Personally, I do feel it's important to speak to the players about what their characters were doing before the 'official' start of the game. There are many players who won't care where you start them, but there are just as many players (myself included) who would feel somewhat cheated if my character joined the campaign via some sort of circumstance which is at odds with my character's story and personality. Usually, for me as a GM, this goes one of two ways.


The first way is that I as a GM have a starting point in mind. In this instance, I would speak to the players pre-game and give them a brief idea about where they are, what's going on in the campaign world, and what things a typical character would know. I then might say that they will all be starting in the tavern. Going this route, the players already know where I plan to start, and they will create characters they want to create, but characters who also fit into what I've already established.

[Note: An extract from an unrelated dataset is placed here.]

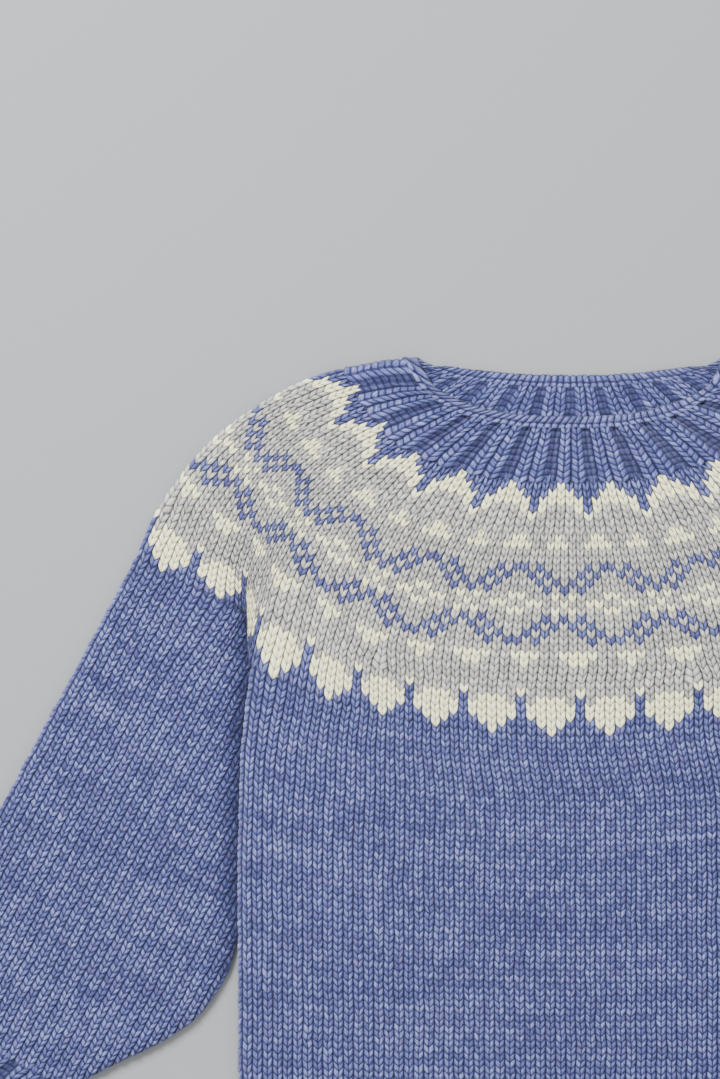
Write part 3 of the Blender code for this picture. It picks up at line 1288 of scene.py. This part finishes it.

The second way typically occurs when I don't have a starting point in mind. In this instance, I only give the players their mechanical character creation guidelines - level of character and such. I usually also encourage the players to detail where they are from and their background, and I allow them to create some of the campaign world by doing so. Going this route, I know where the players plan to start, and I will create something around what they have established.


In practice I usually do some amount of each, but these are two different styles which I've noticed that I seem to perform. In either case, I feel it's important for a GM to speak to the group about what they want. It's also important for the players to understand what the GM wants; many people forget that the game is supposed to be fun for the GM too. A lot of problems I've seen occur in games tend to be a result of either a lack of communication or a miscommunication.